Despite the beginning of consumption of sugar by the lower class starting in a process of intensification sugar soon became even more valuable to the poor as a source of calories, than sugar had even been to the rich in their ritualistic power displays (Mintz, 153). This upheaval of the traditional place of sugar as a luxury item to a commonplace necessity gave new meanings and uses to the consumption of sugar by the lower classes removed from the practices of the privileged (Mintz, 152). This process of innovative change is given the name extensification. Extensification is the force that changed the meanings of sugar completely by imbuing it with new meanings.
To understand the new meanings of sugar in a more complete way it helps to see sugar not as an ingredient but instead as a symbol whose consumption is imbued with certain meanings and rituals. Our consumption of sugar today is a result of the processes of 19th century England. As the consumption of sugar changed “what foods (sugar) meant to people, and what people
signaled by consuming (it) - were associated with social differences… including age … class, and occupation” (Mintz, 151). The “meaning” of consequence here is the internal meaning which people explain when asked to show they know what things are supposed to mean. (Mintz, 151) Internal meanings are what everyday proletariats of the 19th and 20th century thought of when consuming sugar consciously. The fact that the British of differing classes were both consuming sugar does not mean that they all were participating in the same system of symbols and agreed on one meaning. Mintz explains this by stating "People agreeing on what something “is” is not always the same as them agreeing on what it means" (158)1. Sugar as a symbol was given its own internal meanings by the new working class consumers based on a historically acquired and cultural specific arbitrary basis (Mintz, 154). Internal meanings created patterns of every day existence and meaning in consumption.
These everyday meanings were not created in a vacuum. All the meanings are created based on historical explanation. Sugar was given its meaning through political struggle in the very foundation of British society as illustrated above with the example of the wedding cake.
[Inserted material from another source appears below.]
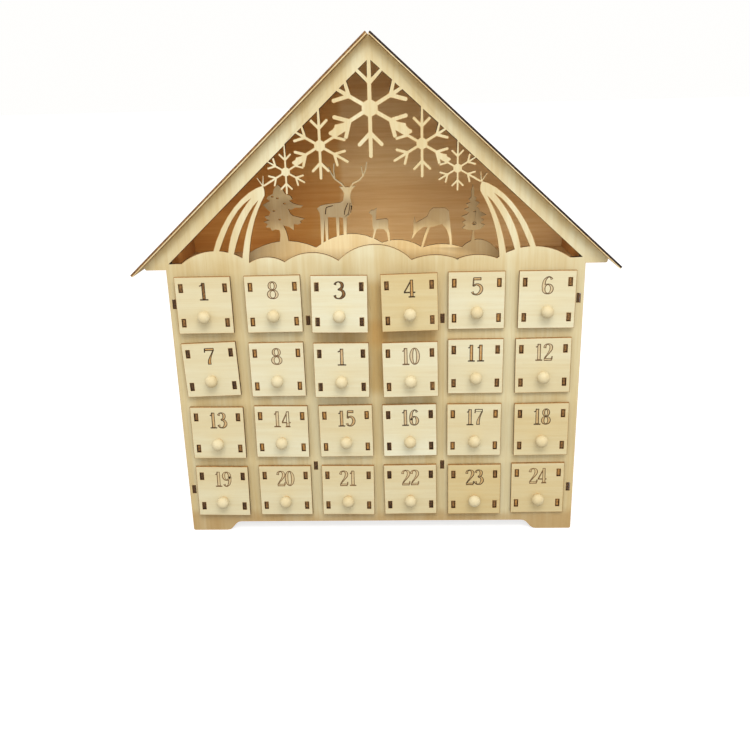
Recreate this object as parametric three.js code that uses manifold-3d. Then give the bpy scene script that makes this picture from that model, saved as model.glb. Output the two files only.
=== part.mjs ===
// Drawer advent calendar: a plywood house with 24 small drawers and a fretwork gable.
// Millimetres, +Z up, the front faces -Y and the house stands on its feet at Z = 0.
import * as THREE from 'three';
import { mergeVertices } from 'three/addons/utils/BufferGeometryUtils.js';
import Module from 'manifold-3d';

const wasm = await Module();
wasm.setup();

// Boards and the gaps between them
const ply = 2;
const glueGap = 0.1;
const slotGap = 0.5;
const tabHeight = 6;

// Drawer grid
const columns = 6;
const rows = 4;
const columnPitch = 49;
const rowPitch = 50.1;
const bottomRowHeight = 36.4;

// House outline, shared by the front and back panels
const sideMargin = 3;
const topMargin = 25.3;
const wingReach = 15.5;
const wingEdge = 2.9;
const wingRound = 1.5;
const roofPitch = THREE.MathUtils.degToRad(42.4);
const footHeight = 7.5;
const footWidth = 27;
const footSweep = 12;
const footRound = 1.5;
const innerDepth = 68;

// Roof boards
const roofEaveOverhang = 9.2;
const roofFrontOverhang = 8;
const roofBackOverhang = 5;
const roofSeatGap = 0.3;

// One drawer: a face board glued to the front of a tray
const sideSpacing = 32;
const sideHeight = 35;
const backHeight = 28;
const bottomLift = 3;
const faceSideLip = 3.3;
const faceTopLip = 3.6;
const trayRearGap = 4;
const knobDrop = 7.7;
const knobRadius = 4.6;
const knobHeight = 9;
const knobFootRadius = 3;
const knobFlattening = 0.86;

// Play of a drawer in its hole
const sidePlay = 1.1;
const topPlay = 1.4;
const runGap = 0.3;
const closedGap = 0.3;

// How each drawer stands in the photo: millimetres open, degrees of roll, millimetres to the right
const photographed = [
  [[3.2, 0, -0.8], [3, 0.3, 0.6], [7, -0.7, -0.5], [5.7, 1, 0.7], [1.1, 0, -0.3], [2.2, -0.3, 0.7]],
  [[1.8, 1.8, -0.4], [2.3, 0.2, 0.2], [6, -0.4, -0.8], [7, 0.8, 0.7], [0.5, 0, -0.3], [0.9, 0.5, 0]],
  [[3.3, -0.5, 0.8], [2.2, -0.6, 0.5], [2, 0.3, 0.5], [2.1, 0.7, -0.2], [1.8, 0, -0.8], [2.6, 0.5, 0.4]],
  [[2.1, -0.9, 0.2], [1.3, -0.3, 0.4], [1.9, -0.6, 0.4], [1.4, 0.5, -0.3], [1.7, 0.2, 0], [0, 0.4, -0.1]],
];

// Boards between the panels
const wallInset = 3.6;
const floorBelowEaves = 0.5;
const shelfTabLength = 20;
const dividerTabAboveBottomRow = 19.7;
const dividerTabBelowTopRow = 13.7;

// Gable opening and its hills
const gableBand = 11.1;
const sillAboveEaves = 4.4;
const frontHills = [
  { from: -138.2, to: -88.9, rise: 8.8 },
  { from: -88.9, to: -63.8, rise: 3.7 },
  { from: -63.8, to: -24.6, rise: 6.4 },
  { from: -25.6, to: 27.1, rise: 11.4 },
  { from: 27, to: 59.6, rise: 3.2 },
  { from: 59.4, to: 87.8, rise: 2.8 },
  { from: 87.4, to: 138.6, rise: 8.2 },
];

// Snowflakes hang from the gable band: six arms, each with one pair of side branches
const bigFlake = { drop: 31.2, arm: 32.6, fork: 16, branch: 12, spread: 45, width: 2.8, hub: 6.3 };
const middleFlake = { drop: 23.1, arm: 22.5, fork: 11.3, branch: 8.5, spread: 45, width: 2, hub: 4.4 };
const smallFlake = { drop: 17.7, arm: 15.2, fork: 7.9, branch: 5.9, spread: 45, width: 1.4, hub: 3.5 };
const middleFlakeX = 34.9;
const smallFlakeX = 59.2;
const flakeRoot = 1.5;
const tipChamfer = 0.3;

// Comets at both sides: a head with three curved tails that run down into the side hills
const cometHeadX = 75.6;
const cometHeadAboveSill = 53.9;
const armToComet = 18.4;
const sparkleReach = 7;
const sparkleWidth = 0.8;
const sparkleTurns = [33, 86, 124, 216];

// Winter scene on the board behind the gable opening, heights counted from the attic floor
const sceneSetback = 15;
const sceneHalfWidth = 93.5;
const sceneEndHeight = 8;
const firHole = 0.9;
const sceneHills = [
  { to: -42.2, valley: 12.2, crest: 17.2 },
  { to: 6, valley: 14.8, crest: 21.7 },
  { to: 35.1, valley: 10.8, crest: 16.5 },
  { to: 63.6, valley: 10.5, crest: 13.1 },
  { to: sceneHalfWidth, valley: 2.5, crest: 15.6 },
];

const wood = 0xe9d3a2;
const innerWood = 0xd9b987;
const knobWood = 0xf1dfb0;

// Places that follow from the sizes
const slope = Math.tan(roofPitch);
const bodyHalf = (columns * columnPitch) / 2 + sideMargin;
const wingTip = bodyHalf + wingReach;
const eavesHeight = rowHeight(0) + topMargin;
const wingTop = eavesHeight + wingEdge;
const apexHeight = wingTop + slope * wingTip;
const openingApex = apexHeight - gableBand / Math.cos(roofPitch);
const sillHeight = eavesHeight + sillAboveEaves;
const frontOfBack = ply + innerDepth;
const bodyDepth = frontOfBack + ply;
const floorTop = eavesHeight - floorBelowEaves;
const wallX = bodyHalf - wallInset;
const wallTop = apexHeight - slope * (wallX + ply / 2);
const dividerX = columnPitch;
const middleY = (ply + frontOfBack) / 2;
const trayWidth = sideSpacing + ply;
const trayDepth = frontOfBack - trayRearGap;
const wallTabHeights = [rowHeight(rows - 1), rowHeight(0)];
const dividerTabHeights = [
  rowHeight(rows - 1) + dividerTabAboveBottomRow, rowHeight(0) - dividerTabBelowTopRow];

function columnX(column) {
  return (column - (columns - 1) / 2) * columnPitch;
}

function rowHeight(row) {
  return bottomRowHeight + (rows - 1 - row) * rowPitch;
}

// Top face of the board that a row of drawers runs on
function shelfTop(row) {
  return rowHeight(row) - sideHeight / 2 - runGap;
}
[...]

The lower classes sought to have the same luxury as the aristocracy. The consumption of sugar represented intraclass struggles more than anything else (Mintz, 185). While this paper has focused on explaining the transition of sugar as a luxury item to an everyday commodity consumed by the working class of Great Britain through giving an explanation of the internal meanings of consumption, a further study is needed. Mintz argues that a study of the "power" in sugar must look at these internal meanings along with the broader outside meanings of the consumption of sugar such as the political entities of the colonies (173). These outside meanings beg explanation in order to fully understand the significance of sugar in the creation of not only
the political world but, also the economic one. The study of sugar consumption is not limited to only understanding the significance of sugar, it is an example of how focus on one commodity can help to evaluate the entire global economy. After reading this paper you should be able to apply the same modes of thinking such as intensification and extensification to other commodities of influence today.